_Data extract:_
/---
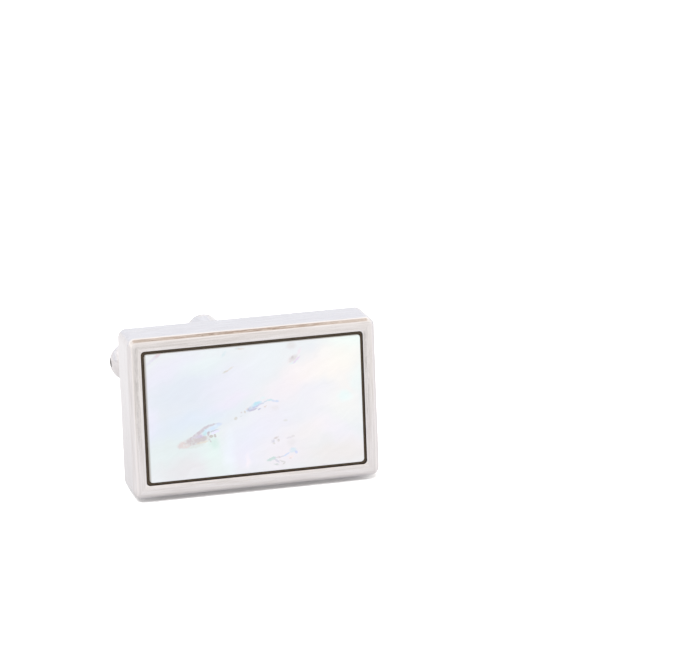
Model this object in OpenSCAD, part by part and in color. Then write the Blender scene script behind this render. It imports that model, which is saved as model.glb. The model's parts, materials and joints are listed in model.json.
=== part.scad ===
// A cufflink as it lies on a table, leaning back on the lower back edge of its case and on the
// end of its lower arm. Millimetres, +Z up, the face towards -Y, the origin on the table under
// the middle of the whole. Every piece is drawn upright first, with the back of the case at y = 0
// and its centre at z = 0, and lying() then leans it back.

/* [Case] */
// Width of the case along its long edge
case_w = 20; // [18:0.5:24]
// Height of the case along its short edge
case_h = 13; // [12:0.5:16]
// Depth of the case from front to back
case_d = 4.1; // [3.6:0.1:5]
// Radius of the four corners seen from the front
corner_r = 0.7; // [0.5:0.1:1.5]
// Width of the bevel round the front
bevel = 0.3; // [0.2:0.05:0.5]
// Rounding of the edge round the back
back_r = 0.25; // [0.1:0.05:0.4]

/* [Inlay] */
// Width of the metal frame round the recess
frame_w = 1.06; // [0.8:0.02:1.4]
// Depth of the recess
recess_d = 1.35; // [1:0.05:2]
// Radius of the corners of the recess
recess_r = 0.3; // [0.25:0.05:0.5]
// Width of the dark line between frame and pearl
line_w = 0.21; // [0.2:0.01:0.4]
// Radius of the corners of the pearl
pearl_r = 0.3; // [0.1:0.05:0.5]
// How far the dark bed lies below the front of the frame
bed_drop = 0.15; // [0.05:0.05:0.4]
// How far the pearl lies below the front of the frame
pearl_drop = 0.04; // [0.02:0.01:0.2]

/* [Post] */
// Distance of the pin from the back of the case
pin_y = 14.4; // [14:0.1:17]
// Radius of the round outside of each arm
arm_r = 1.45; // [1.2:0.05:1.6]
// Height of the outside of each arm above the middle of the post
arm_top = 3.4; // [3:0.05:3.8]
// Half of the gap between the arms
slot_half = 2.3; // [2.2:0.05:2.4]
// Length of the solid stem before the arms part
stem_l = 5.6; // [4.5:0.1:5.8]
// How far the foot of the post stands out round the stem
foot_rim = 0.5; // [0.3:0.1:0.8]
// Thickness of the foot of the post
foot_t = 0.35; // [0.2:0.05:0.6]

/* [Bar] */
// Length of the bar over its domed ends
bar_l = 16; // [15:0.1:16.4]
// Radius of the bar
bar_r = 1.6; // [1.2:0.05:1.7]
// Radius of the hole in each end of the bar
end_hole_r = 0.36; // [0.2:0.02:0.5]
// Depth of the hole in each end of the bar
end_hole_d = 1.2; // [0.5:0.1:2]
// Radius of the boss round the pin, above and below the bar
boss_r = 1.2; // [1:0.05:1.4]
// Radius of the pin
pin_r = 0.5; // [0.4:0.05:0.6]

/* [Hidden] */
$fn = 64;
seat_gap = 0.02;
pin_fit = 0.01;
pin_run = 0.05;
boss_gap = 0.08;
overshoot = 1;
bed_t = 0.15;
half_w = case_w / 2;
half_h = case_h / 2;
arm_z = arm_top - arm_r;

// The lean puts the rounded back edge and the round end of the lower arm on the table together
edge_y = -back_r;
edge_z = -half_h + back_r;
reach_y = pin_y - edge_y;
reach_z = -arm_z - edge_z;
lean = atan2(reach_z, reach_y) - asin((arm_r - back_r) / norm([reach_y, reach_z]));
lift = back_r + edge_y * sin(lean) - edge_z * cos(lean);
front_y = -case_d * cos(lean) - (half_h - bevel) * sin(lean);
rear_y = pin_y * cos(lean) + arm_z * sin(lean) + arm_r;
middle_y = (front_y + rear_y) / 2;

module lying() {
    translate([0, -middle_y, lift]) rotate([-lean, 0, 0]) children();
}

// Stands a shape drawn on the x-y plane up, so that its y becomes z and its height runs to -y
module upright() {
    rotate([90, 0, 0]) children();
}

// Rectangle with round corners
module round_rect(w, h, r) {
    square([w - 2 * r, h], center = true);
    square([w, h - 2 * r], center = true);
    for (x = [-1, 1], y = [-1, 1])
        translate([x * (w / 2 - r), y * (h / 2 - r)]) circle(r);
}

// Edge of the case in section: x from the inside outwards to reach, y from back to front
module edge_section(reach) {
    difference() {
        square([reach, case_d]);
        polygon([[reach - bevel, case_d], [reach, case_d - bevel], [reach + bevel, case_d + bevel]]);
        difference() {
            translate([reach - back_r, -overshoot]) square([back_r + overshoot, back_r + overshoot]);
            translate([reach - back_r, back_r]) circle(back_r);
        }
    }
}

// Slab with the case's edge on two opposite sides
module two_sided(reach, run) {
    translate([0, 0, -run / 2]) linear_extrude(run) {
        edge_section(reach);
        mirror([1, 0]) edge_section(reach);
    }
}

// Outside of the case, back at y = 0 and front at y = -case_d
module case_block() {
    mirror([0, 1, 0]) {
        two_sided(half_w, case_h - 2 * corner_r);
        rotate([0, 90, 0]) two_sided(half_h, case_w - 2 * corner_r);
        for (x = [-1, 1], z = [-1, 1])
            translate([x * (half_w - corner_r), 0, z * (half_h - corner_r)])
                rotate([-90, 0, 0]) rotate_extrude() edge_section(corner_r);
    }
}

// Recess for the inlay, open to the front
module recess() {
    translate([0, -case_d + recess_d, 0]) upright()
        linear_extrude(recess_d + overshoot)
            round_rect(case_w - 2 * frame_w, case_h - 2 * frame_w, recess_r);
}

// Oval of the post in section
module post_oval(grow) {
    square([2 * (arm_r + grow), 2 * arm_z], center = true);
    for (z = [-1, 1])
        translate([0, z * arm_z]) circle(arm_r + grow);
}

// Two-armed post, from inside the case to the rounded ends of the arms
module post() {
    difference() {
        union() {
            translate([0, pin_y, 0]) upright() linear_extrude(pin_y + back_r) post_oval(0);
            translate([0, foot_t, 0]) upright() linear_extrude(foot_t + back_r) post_oval(foot_rim);
            for (z = [-1, 1])
                translate([0, pin_y, z * arm_z]) sphere(arm_r);
        }
        translate([-arm_r - overshoot, stem_l + slot_half, -slot_half])
            cube([2 * (arm_r + overshoot), pin_y, 2 * slot_half]);
        translate([0, stem_l + slot_half, 0]) rotate([0, 90, 0])
            cylinder(r = slot_half, h = 2 * (arm_r + overshoot), center = true);
        translate([0, pin_y, 0]) cylinder(r = pin_r + pin_fit, h = case_h, center = true);
    }
}

module case() {
    color("gainsboro") lying() {
        difference() {
            case_block();
            recess();
        }
        post();
    }
}

// Tray that fills the line round the pearl and lies under it
module black_bed() {
    bed_w = case_w - 2 * (frame_w + seat_gap);
    bed_h = case_h - 2 * (frame_w + seat_gap);
    wall = line_w - 2 * seat_gap;
    color("black") lying() translate([0, -case_d + recess_d - seat_gap, 0]) upright()
        difference() {
            linear_extrude(recess_d - seat_gap - bed_drop)
                round_rect(bed_w, bed_h, recess_r - seat_gap);
            translate([0, 0, bed_t]) linear_extrude(recess_d)
                round_rect(bed_w - 2 * wall, bed_h - 2 * wall, pearl_r + seat_gap);
        }
}

module pearl_inlay() {
    inset = frame_w + line_w;
    color("lavender") lying() translate([0, -case_d + recess_d - bed_t - 2 * seat_gap, 0]) upright()
        linear_extrude(recess_d - bed_t - 2 * seat_gap - pearl_drop)
            round_rect(case_w - 2 * inset, case_h - 2 * inset, pearl_r);
}

// Pin whose ends are polished off flush with the round outside of the arms
module hinge_pin() {
    color("silver") lying() translate([0, pin_y, 0]) {
        cylinder(r = pin_r, h = 2 * arm_z, center = true);
        for (z = [-1, 1])
            intersection() {
                translate([0, 0, z * arm_z]) sphere(arm_r);
                translate([0, 0, z * case_h / 4]) cylinder(r = pin_r, h = case_h / 2, center = true);
            }
    }
}

// Outline of half of the bar, from its middle to its domed end, to be turned about its length
module bar_section() {
    square([bar_r, bar_l / 2 - bar_r]);
    intersection() {
        translate([0, bar_l / 2 - bar_r]) circle(bar_r);
        square([bar_r, bar_l / 2]);
    }
}

module toggle_bar() {
    color("silver") lying() translate([0, pin_y, 0]) difference() {
        union() {
            for (side = [-1, 1])
                rotate([0, side * 90, 0]) rotate_extrude() bar_section();
            cylinder(r = boss_r, h = 2 * (slot_half - boss_gap), center = true);
        }
        cylinder(r = pin_r + pin_run, h = case_h, center = true);
        for (side = [-1, 1])
            translate([side * bar_l / 2, 0, 0]) rotate([0, 90, 0])
                cylinder(r = end_hole_r, h = 2 * end_hole_d, center = true);
    }
}

case();
black_bed();
pearl_inlay();
hinge_pin();
toggle_bar();
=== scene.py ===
"""Rectangular mother-of-pearl cufflink with a swivel bar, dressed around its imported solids.

Pieces are drawn upright in millimetres, with the back of the case at y = 0, its front towards -y and
its centre at z = 0. place() then leans them back as the solids lie, in the row frame in metres.
"""

import json
import math

import bpy
import numpy as np
from bpy.props import FloatProperty, FloatVectorProperty, PointerProperty
from mathutils import Matrix, Quaternion, Vector


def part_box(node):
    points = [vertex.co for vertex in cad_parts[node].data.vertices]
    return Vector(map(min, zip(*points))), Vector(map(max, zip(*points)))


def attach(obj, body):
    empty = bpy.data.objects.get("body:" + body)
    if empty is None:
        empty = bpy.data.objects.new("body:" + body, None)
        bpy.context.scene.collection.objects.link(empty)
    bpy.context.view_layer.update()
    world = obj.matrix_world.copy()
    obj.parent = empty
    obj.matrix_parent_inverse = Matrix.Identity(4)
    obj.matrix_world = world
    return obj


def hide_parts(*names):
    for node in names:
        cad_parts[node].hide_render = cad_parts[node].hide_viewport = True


bl_info = {
    "name": "Pearl Inlay Cufflink",
    "version": (1, 0, 0),
    "blender": (4, 5, 0),
    "location": "3D Viewport > Sidebar > Cufflink",
    "description": "Builds a rectangular cufflink with a mother-of-pearl inlay and a swivel bar",
    "category": "Object",
}

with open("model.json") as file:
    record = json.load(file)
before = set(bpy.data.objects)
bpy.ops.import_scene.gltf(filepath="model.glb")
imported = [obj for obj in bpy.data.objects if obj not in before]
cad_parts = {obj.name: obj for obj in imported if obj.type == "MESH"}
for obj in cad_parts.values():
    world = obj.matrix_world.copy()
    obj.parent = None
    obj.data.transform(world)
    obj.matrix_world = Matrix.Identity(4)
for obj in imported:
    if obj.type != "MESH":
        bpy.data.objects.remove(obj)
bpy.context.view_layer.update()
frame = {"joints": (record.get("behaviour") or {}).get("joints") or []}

MM = 0.001
SWIVEL = frame["joints"][0]
LEAN = math.atan2(SWIVEL["axis"][1], SWIVEL["axis"][2])
CASE_LOW, CASE_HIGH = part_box("case")

# Steps round each corner of a lofted outline, and across each rounded edge in section
CORNER_STEPS = 12
EDGE_STEPS = 6
# How far the section of a slab runs in over its top and bottom, in mm from its side
SLAB_INSIDE = -1
# Cell of the meshes that are drawn from a distance field, and their margin round the shape, in mm
FIELD_STEP = 0.09
FIELD_MARGIN = 0.2
# Steps that bring the points of such a mesh onto its surface
SETTLE_STEPS = 8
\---
_Problem:_ As listed above, the lines from the line with "about its length" to the line with "if empty is" are to be echoed exactly, with both ends included and nothing added.

_Solution to this exercise:_
// Outline of half of the bar, from its middle to its domed end, to be turned about its length
module bar_section() {
    square([bar_r, bar_l / 2 - bar_r]);
    intersection() {
        translate([0, bar_l / 2 - bar_r]) circle(bar_r);
        square([bar_r, bar_l / 2]);
    }
}

module toggle_bar() {
    color("silver") lying() translate([0, pin_y, 0]) difference() {
        union() {
            for (side = [-1, 1])
                rotate([0, side * 90, 0]) rotate_extrude() bar_section();
            cylinder(r = boss_r, h = 2 * (slot_half - boss_gap), center = true);
        }
        cylinder(r = pin_r + pin_run, h = case_h, center = true);
        for (side = [-1, 1])
            translate([side * bar_l / 2, 0, 0]) rotate([0, 90, 0])
                cylinder(r = end_hole_r, h = 2 * end_hole_d, center = true);
    }
}

case();
black_bed();
pearl_inlay();
hinge_pin();
toggle_bar();
=== scene.py ===
"""Rectangular mother-of-pearl cufflink with a swivel bar, dressed around its imported solids.

Pieces are drawn upright in millimetres, with the back of the case at y = 0, its front towards -y and
its centre at z = 0. place() then leans them back as the solids lie, in the row frame in metres.
"""

import json
import math

import bpy
import numpy as np
from bpy.props import FloatProperty, FloatVectorProperty, PointerProperty
from mathutils import Matrix, Quaternion, Vector


def part_box(node):
    points = [vertex.co for vertex in cad_parts[node].data.vertices]
    return Vector(map(min, zip(*points))), Vector(map(max, zip(*points)))


def attach(obj, body):
    empty = bpy.data.objects.get("body:" + body)
    if empty is None:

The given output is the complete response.